■ **Aim of the exercise**
Copy verbatim the material from its first line to the line that holds "return x + CREASE_SLANT", including that line.

-- Begin Information shown --

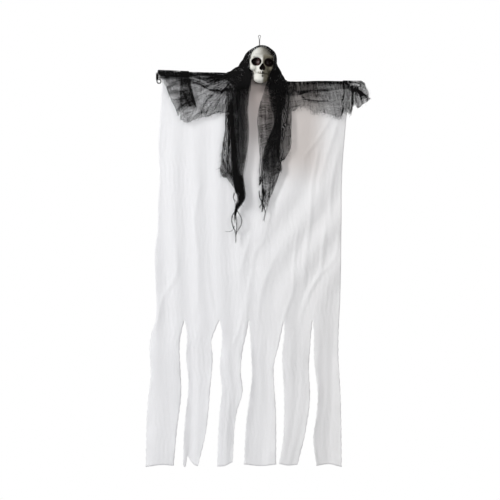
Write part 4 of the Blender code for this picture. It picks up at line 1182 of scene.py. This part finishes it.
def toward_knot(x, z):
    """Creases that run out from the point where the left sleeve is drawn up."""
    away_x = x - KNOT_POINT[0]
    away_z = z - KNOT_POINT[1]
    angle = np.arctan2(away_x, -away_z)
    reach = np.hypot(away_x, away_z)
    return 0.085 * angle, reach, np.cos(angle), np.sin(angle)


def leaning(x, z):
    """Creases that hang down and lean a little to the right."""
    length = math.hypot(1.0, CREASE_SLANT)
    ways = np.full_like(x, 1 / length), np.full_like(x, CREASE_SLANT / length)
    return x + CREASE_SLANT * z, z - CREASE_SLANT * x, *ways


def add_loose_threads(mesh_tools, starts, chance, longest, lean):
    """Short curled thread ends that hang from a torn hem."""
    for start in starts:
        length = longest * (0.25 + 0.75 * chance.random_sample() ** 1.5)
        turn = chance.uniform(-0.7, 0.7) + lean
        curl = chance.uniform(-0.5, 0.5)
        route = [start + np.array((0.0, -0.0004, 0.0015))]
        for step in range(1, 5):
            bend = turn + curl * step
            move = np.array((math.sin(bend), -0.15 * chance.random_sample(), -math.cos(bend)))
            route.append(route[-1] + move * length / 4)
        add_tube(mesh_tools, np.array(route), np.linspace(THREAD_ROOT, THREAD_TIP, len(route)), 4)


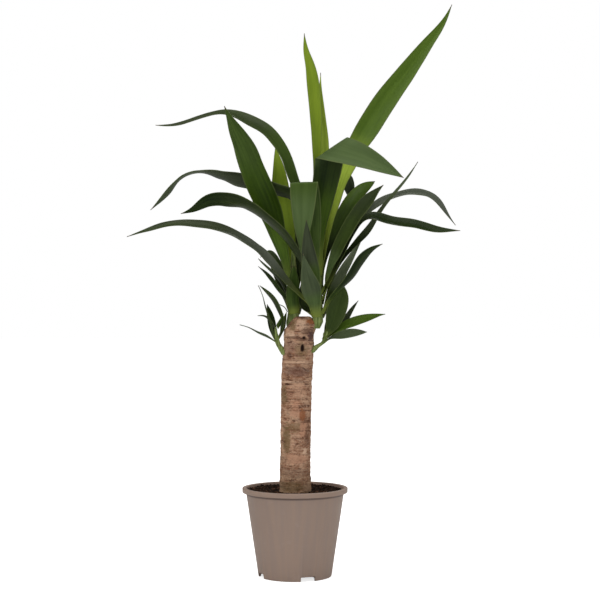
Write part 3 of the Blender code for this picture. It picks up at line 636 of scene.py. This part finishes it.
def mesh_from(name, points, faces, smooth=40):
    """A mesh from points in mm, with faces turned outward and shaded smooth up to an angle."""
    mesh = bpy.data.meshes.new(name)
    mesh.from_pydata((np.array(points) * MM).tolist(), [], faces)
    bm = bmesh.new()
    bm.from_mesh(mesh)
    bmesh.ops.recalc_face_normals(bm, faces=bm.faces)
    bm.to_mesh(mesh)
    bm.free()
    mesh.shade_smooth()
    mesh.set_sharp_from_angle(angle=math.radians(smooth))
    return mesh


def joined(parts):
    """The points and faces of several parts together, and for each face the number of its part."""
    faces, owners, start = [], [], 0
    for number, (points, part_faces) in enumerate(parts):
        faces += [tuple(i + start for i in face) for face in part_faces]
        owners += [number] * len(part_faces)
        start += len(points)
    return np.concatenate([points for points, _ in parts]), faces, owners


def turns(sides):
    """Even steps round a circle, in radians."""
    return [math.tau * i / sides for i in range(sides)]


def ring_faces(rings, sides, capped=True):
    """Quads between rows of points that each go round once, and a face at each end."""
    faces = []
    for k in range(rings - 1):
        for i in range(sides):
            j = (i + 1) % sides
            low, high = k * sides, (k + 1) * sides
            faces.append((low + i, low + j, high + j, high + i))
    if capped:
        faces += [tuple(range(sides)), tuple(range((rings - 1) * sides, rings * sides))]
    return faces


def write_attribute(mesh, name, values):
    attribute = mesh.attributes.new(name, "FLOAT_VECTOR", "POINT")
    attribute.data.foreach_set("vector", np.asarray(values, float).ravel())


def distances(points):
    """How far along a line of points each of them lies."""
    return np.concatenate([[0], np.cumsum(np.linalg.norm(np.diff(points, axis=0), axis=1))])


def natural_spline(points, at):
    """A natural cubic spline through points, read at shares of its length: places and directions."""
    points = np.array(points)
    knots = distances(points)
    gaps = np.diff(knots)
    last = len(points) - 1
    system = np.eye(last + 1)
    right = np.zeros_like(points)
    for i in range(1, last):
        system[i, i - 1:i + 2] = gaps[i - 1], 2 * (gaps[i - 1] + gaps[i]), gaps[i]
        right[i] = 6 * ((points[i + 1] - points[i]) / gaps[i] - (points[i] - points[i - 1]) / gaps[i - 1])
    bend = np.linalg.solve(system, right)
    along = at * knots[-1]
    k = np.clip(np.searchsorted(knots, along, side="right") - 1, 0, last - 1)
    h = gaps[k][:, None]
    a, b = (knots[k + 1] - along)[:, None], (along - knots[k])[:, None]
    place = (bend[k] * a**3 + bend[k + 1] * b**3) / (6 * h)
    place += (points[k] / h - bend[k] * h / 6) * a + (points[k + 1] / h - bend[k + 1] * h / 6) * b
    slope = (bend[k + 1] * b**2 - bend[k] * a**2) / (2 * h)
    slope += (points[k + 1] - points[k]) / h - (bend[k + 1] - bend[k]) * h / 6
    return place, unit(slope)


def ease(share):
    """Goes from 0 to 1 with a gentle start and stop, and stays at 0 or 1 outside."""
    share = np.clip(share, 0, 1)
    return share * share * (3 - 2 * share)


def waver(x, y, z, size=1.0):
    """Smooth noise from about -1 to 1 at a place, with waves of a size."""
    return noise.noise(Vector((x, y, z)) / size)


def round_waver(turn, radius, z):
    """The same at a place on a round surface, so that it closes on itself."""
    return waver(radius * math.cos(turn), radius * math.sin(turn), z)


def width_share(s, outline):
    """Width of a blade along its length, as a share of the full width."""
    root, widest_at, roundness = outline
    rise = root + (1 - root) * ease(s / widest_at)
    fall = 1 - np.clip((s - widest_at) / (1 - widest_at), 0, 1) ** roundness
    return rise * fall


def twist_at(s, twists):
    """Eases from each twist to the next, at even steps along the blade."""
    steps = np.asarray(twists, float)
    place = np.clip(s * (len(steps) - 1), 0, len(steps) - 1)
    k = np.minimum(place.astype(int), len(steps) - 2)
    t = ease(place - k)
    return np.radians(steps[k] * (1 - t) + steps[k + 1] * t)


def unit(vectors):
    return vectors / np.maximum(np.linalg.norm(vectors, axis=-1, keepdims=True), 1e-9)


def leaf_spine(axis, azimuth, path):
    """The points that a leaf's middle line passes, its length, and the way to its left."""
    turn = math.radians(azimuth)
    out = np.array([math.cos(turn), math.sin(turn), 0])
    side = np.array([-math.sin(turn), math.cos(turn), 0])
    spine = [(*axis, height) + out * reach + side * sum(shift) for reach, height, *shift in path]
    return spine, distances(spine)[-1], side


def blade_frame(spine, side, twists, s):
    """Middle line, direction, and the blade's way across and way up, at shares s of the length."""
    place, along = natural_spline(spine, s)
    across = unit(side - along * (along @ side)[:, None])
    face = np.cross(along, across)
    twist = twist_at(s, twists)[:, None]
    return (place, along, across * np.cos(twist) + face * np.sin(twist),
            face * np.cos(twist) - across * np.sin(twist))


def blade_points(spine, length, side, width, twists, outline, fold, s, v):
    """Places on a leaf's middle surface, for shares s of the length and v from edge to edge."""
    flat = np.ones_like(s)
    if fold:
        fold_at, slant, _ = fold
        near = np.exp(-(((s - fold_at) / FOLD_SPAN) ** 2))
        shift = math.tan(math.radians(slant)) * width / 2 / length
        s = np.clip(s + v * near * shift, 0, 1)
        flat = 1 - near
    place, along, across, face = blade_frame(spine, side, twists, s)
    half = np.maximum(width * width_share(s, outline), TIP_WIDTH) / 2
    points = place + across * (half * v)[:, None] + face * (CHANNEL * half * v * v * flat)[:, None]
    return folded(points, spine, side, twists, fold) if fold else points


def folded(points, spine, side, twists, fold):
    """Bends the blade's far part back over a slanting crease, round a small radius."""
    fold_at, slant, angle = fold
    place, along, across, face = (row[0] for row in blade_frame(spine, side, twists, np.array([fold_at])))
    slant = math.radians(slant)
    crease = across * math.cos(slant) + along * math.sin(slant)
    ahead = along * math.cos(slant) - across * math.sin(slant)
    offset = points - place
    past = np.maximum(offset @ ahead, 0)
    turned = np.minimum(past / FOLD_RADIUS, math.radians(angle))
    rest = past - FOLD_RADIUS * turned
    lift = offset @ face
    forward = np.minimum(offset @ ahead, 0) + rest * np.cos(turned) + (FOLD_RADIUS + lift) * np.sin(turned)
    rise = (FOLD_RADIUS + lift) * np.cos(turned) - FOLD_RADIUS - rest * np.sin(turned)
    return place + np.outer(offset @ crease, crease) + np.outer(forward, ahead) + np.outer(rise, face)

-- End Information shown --

■ **Solution for this problem**
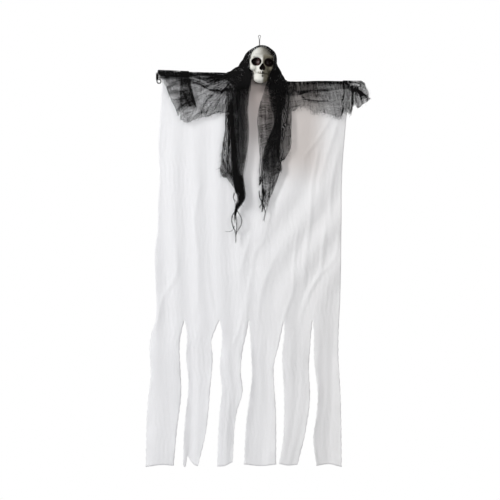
Write part 4 of the Blender code for this picture. It picks up at line 1182 of scene.py. This part finishes it.
def toward_knot(x, z):
    """Creases that run out from the point where the left sleeve is drawn up."""
    away_x = x - KNOT_POINT[0]
    away_z = z - KNOT_POINT[1]
    angle = np.arctan2(away_x, -away_z)
    reach = np.hypot(away_x, away_z)
    return 0.085 * angle, reach, np.cos(angle), np.sin(angle)


def leaning(x, z):
    """Creases that hang down and lean a little to the right."""
    length = math.hypot(1.0, CREASE_SLANT)
    ways = np.full_like(x, 1 / length), np.full_like(x, CREASE_SLANT / length)
    return x + CREASE_SLANT * z, z - CREASE_SLANT * x, *ways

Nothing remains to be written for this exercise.